• **Dataset excerpt**

------------------------------------

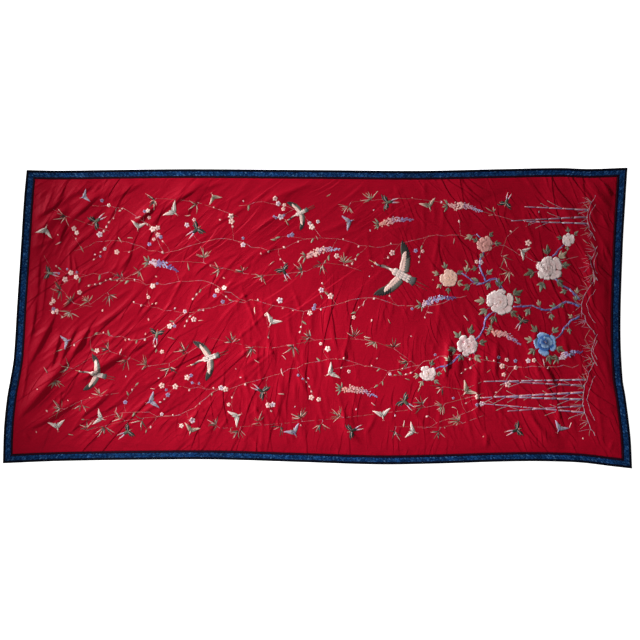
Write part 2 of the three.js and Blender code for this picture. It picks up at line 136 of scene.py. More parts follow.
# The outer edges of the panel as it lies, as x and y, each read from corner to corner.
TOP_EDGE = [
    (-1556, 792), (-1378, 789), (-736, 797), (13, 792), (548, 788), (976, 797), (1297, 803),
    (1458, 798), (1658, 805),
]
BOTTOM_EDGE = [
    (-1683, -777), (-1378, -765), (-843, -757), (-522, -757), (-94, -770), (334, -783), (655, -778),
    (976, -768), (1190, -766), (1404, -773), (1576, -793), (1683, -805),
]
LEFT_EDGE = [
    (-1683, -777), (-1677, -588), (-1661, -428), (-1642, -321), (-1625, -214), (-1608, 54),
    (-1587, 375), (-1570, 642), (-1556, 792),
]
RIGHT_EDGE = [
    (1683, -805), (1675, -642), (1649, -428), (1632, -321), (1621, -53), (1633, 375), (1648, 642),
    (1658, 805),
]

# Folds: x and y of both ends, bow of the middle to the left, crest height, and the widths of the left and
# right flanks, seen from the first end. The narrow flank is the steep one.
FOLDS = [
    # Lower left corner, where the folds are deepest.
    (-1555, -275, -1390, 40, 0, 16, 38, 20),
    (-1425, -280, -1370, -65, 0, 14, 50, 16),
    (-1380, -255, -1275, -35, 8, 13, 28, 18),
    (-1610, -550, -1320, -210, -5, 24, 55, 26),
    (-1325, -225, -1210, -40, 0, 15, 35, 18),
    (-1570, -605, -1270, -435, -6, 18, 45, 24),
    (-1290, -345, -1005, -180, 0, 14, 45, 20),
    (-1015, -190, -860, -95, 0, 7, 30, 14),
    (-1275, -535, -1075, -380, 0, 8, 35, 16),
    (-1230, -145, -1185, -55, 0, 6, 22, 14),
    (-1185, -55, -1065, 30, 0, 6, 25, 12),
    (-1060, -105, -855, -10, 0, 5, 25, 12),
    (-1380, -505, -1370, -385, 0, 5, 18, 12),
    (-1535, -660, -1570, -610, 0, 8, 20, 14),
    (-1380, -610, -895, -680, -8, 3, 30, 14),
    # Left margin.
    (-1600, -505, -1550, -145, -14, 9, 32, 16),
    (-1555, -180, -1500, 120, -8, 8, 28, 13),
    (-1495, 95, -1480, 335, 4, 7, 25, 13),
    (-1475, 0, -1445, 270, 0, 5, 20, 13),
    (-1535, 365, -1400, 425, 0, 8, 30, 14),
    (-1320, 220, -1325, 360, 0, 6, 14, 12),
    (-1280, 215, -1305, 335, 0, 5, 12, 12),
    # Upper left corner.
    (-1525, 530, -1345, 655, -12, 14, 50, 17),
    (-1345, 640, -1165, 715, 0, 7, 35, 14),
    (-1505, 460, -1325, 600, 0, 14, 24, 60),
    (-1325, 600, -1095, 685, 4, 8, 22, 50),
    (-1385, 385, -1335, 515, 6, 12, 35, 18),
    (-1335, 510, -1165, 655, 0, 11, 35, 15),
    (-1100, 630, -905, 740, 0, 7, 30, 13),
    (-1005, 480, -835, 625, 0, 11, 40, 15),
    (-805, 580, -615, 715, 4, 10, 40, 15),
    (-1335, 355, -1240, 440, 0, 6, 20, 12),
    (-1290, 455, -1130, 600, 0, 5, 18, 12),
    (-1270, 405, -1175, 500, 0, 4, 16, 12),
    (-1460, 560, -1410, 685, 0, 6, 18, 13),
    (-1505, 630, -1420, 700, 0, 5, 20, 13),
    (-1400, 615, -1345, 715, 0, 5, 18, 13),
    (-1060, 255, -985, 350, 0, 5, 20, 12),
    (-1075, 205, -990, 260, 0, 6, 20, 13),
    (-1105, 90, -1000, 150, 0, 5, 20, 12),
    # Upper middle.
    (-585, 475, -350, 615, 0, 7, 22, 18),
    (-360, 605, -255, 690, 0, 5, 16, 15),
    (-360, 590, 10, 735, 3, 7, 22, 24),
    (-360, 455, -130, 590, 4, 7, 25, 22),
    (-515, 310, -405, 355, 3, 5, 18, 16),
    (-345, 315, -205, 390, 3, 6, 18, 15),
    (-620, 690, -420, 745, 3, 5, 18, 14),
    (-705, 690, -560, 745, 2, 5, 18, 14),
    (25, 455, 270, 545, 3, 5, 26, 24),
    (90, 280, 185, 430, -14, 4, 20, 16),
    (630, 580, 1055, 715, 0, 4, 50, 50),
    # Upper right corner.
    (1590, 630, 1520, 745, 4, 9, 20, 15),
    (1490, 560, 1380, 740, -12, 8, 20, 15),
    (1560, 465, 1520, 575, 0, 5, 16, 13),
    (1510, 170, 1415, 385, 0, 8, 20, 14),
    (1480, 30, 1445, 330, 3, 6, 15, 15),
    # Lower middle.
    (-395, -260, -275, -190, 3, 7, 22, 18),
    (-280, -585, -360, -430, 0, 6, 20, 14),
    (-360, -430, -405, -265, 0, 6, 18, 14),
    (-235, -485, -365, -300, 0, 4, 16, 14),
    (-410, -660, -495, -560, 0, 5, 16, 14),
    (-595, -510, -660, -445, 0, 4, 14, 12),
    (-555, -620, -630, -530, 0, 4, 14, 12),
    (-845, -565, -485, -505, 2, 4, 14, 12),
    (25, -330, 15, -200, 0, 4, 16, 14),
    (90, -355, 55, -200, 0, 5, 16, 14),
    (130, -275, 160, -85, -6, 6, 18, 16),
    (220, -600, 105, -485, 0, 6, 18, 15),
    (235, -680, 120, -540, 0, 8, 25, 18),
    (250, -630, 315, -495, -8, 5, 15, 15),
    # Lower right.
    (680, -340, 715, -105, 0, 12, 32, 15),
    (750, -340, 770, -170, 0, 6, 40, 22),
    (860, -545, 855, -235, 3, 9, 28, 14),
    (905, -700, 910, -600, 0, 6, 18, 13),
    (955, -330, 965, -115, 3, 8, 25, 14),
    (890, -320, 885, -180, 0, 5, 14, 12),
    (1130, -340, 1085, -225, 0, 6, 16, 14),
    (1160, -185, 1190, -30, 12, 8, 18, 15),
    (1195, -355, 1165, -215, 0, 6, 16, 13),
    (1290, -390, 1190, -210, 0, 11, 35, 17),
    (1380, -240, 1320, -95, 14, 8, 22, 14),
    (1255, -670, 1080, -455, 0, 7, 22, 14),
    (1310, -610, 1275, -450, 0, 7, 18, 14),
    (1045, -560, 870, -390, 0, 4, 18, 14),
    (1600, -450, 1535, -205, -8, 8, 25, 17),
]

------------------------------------

• **Aim**
Quote each line above in full, word for word.

• **Written solution**
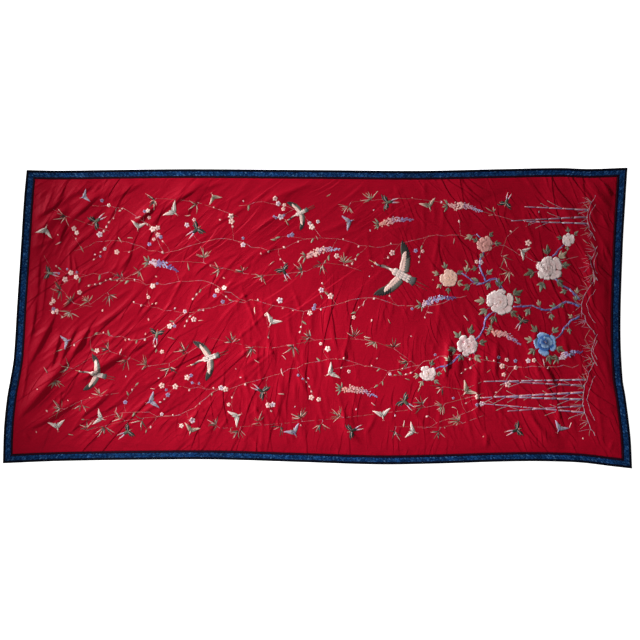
Write part 2 of the three.js and Blender code for this picture. It picks up at line 136 of scene.py. More parts follow.
# The outer edges of the panel as it lies, as x and y, each read from corner to corner.
TOP_EDGE = [
    (-1556, 792), (-1378, 789), (-736, 797), (13, 792), (548, 788), (976, 797), (1297, 803),
    (1458, 798), (1658, 805),
]
BOTTOM_EDGE = [
    (-1683, -777), (-1378, -765), (-843, -757), (-522, -757), (-94, -770), (334, -783), (655, -778),
    (976, -768), (1190, -766), (1404, -773), (1576, -793), (1683, -805),
]
LEFT_EDGE = [
    (-1683, -777), (-1677, -588), (-1661, -428), (-1642, -321), (-1625, -214), (-1608, 54),
    (-1587, 375), (-1570, 642), (-1556, 792),
]
RIGHT_EDGE = [
    (1683, -805), (1675, -642), (1649, -428), (1632, -321), (1621, -53), (1633, 375), (1648, 642),
    (1658, 805),
]

# Folds: x and y of both ends, bow of the middle to the left, crest height, and the widths of the left and
# right flanks, seen from the first end. The narrow flank is the steep one.
FOLDS = [
    # Lower left corner, where the folds are deepest.
    (-1555, -275, -1390, 40, 0, 16, 38, 20),
    (-1425, -280, -1370, -65, 0, 14, 50, 16),
    (-1380, -255, -1275, -35, 8, 13, 28, 18),
    (-1610, -550, -1320, -210, -5, 24, 55, 26),
    (-1325, -225, -1210, -40, 0, 15, 35, 18),
    (-1570, -605, -1270, -435, -6, 18, 45, 24),
    (-1290, -345, -1005, -180, 0, 14, 45, 20),
    (-1015, -190, -860, -95, 0, 7, 30, 14),
    (-1275, -535, -1075, -380, 0, 8, 35, 16),
    (-1230, -145, -1185, -55, 0, 6, 22, 14),
    (-1185, -55, -1065, 30, 0, 6, 25, 12),
    (-1060, -105, -855, -10, 0, 5, 25, 12),
    (-1380, -505, -1370, -385, 0, 5, 18, 12),
    (-1535, -660, -1570, -610, 0, 8, 20, 14),
    (-1380, -610, -895, -680, -8, 3, 30, 14),
    # Left margin.
    (-1600, -505, -1550, -145, -14, 9, 32, 16),
    (-1555, -180, -1500, 120, -8, 8, 28, 13),
    (-1495, 95, -1480, 335, 4, 7, 25, 13),
    (-1475, 0, -1445, 270, 0, 5, 20, 13),
    (-1535, 365, -1400, 425, 0, 8, 30, 14),
    (-1320, 220, -1325, 360, 0, 6, 14, 12),
    (-1280, 215, -1305, 335, 0, 5, 12, 12),
    # Upper left corner.
    (-1525, 530, -1345, 655, -12, 14, 50, 17),
    (-1345, 640, -1165, 715, 0, 7, 35, 14),
    (-1505, 460, -1325, 600, 0, 14, 24, 60),
    (-1325, 600, -1095, 685, 4, 8, 22, 50),
    (-1385, 385, -1335, 515, 6, 12, 35, 18),
    (-1335, 510, -1165, 655, 0, 11, 35, 15),
    (-1100, 630, -905, 740, 0, 7, 30, 13),
    (-1005, 480, -835, 625, 0, 11, 40, 15),
    (-805, 580, -615, 715, 4, 10, 40, 15),
    (-1335, 355, -1240, 440, 0, 6, 20, 12),
    (-1290, 455, -1130, 600, 0, 5, 18, 12),
    (-1270, 405, -1175, 500, 0, 4, 16, 12),
    (-1460, 560, -1410, 685, 0, 6, 18, 13),
    (-1505, 630, -1420, 700, 0, 5, 20, 13),
    (-1400, 615, -1345, 715, 0, 5, 18, 13),
    (-1060, 255, -985, 350, 0, 5, 20, 12),
    (-1075, 205, -990, 260, 0, 6, 20, 13),
    (-1105, 90, -1000, 150, 0, 5, 20, 12),
    # Upper middle.
    (-585, 475, -350, 615, 0, 7, 22, 18),
    (-360, 605, -255, 690, 0, 5, 16, 15),
    (-360, 590, 10, 735, 3, 7, 22, 24),
    (-360, 455, -130, 590, 4, 7, 25, 22),
    (-515, 310, -405, 355, 3, 5, 18, 16),
    (-345, 315, -205, 390, 3, 6, 18, 15),
    (-620, 690, -420, 745, 3, 5, 18, 14),
    (-705, 690, -560, 745, 2, 5, 18, 14),
    (25, 455, 270, 545, 3, 5, 26, 24),
    (90, 280, 185, 430, -14, 4, 20, 16),
    (630, 580, 1055, 715, 0, 4, 50, 50),
    # Upper right corner.
    (1590, 630, 1520, 745, 4, 9, 20, 15),
    (1490, 560, 1380, 740, -12, 8, 20, 15),
    (1560, 465, 1520, 575, 0, 5, 16, 13),
    (1510, 170, 1415, 385, 0, 8, 20, 14),
    (1480, 30, 1445, 330, 3, 6, 15, 15),
    # Lower middle.
    (-395, -260, -275, -190, 3, 7, 22, 18),
    (-280, -585, -360, -430, 0, 6, 20, 14),
    (-360, -430, -405, -265, 0, 6, 18, 14),
    (-235, -485, -365, -300, 0, 4, 16, 14),
    (-410, -660, -495, -560, 0, 5, 16, 14),
    (-595, -510, -660, -445, 0, 4, 14, 12),
    (-555, -620, -630, -530, 0, 4, 14, 12),
    (-845, -565, -485, -505, 2, 4, 14, 12),
    (25, -330, 15, -200, 0, 4, 16, 14),
    (90, -355, 55, -200, 0, 5, 16, 14),
    (130, -275, 160, -85, -6, 6, 18, 16),
    (220, -600, 105, -485, 0, 6, 18, 15),
    (235, -680, 120, -540, 0, 8, 25, 18),
    (250, -630, 315, -495, -8, 5, 15, 15),
    # Lower right.
    (680, -340, 715, -105, 0, 12, 32, 15),
    (750, -340, 770, -170, 0, 6, 40, 22),
    (860, -545, 855, -235, 3, 9, 28, 14),
    (905, -700, 910, -600, 0, 6, 18, 13),
    (955, -330, 965, -115, 3, 8, 25, 14),
    (890, -320, 885, -180, 0, 5, 14, 12),
    (1130, -340, 1085, -225, 0, 6, 16, 14),
    (1160, -185, 1190, -30, 12, 8, 18, 15),
    (1195, -355, 1165, -215, 0, 6, 16, 13),
    (1290, -390, 1190, -210, 0, 11, 35, 17),
    (1380, -240, 1320, -95, 14, 8, 22, 14),
    (1255, -670, 1080, -455, 0, 7, 22, 14),
    (1310, -610, 1275, -450, 0, 7, 18, 14),
    (1045, -560, 870, -390, 0, 4, 18, 14),
    (1600, -450, 1535, -205, -8, 8, 25, 17),
]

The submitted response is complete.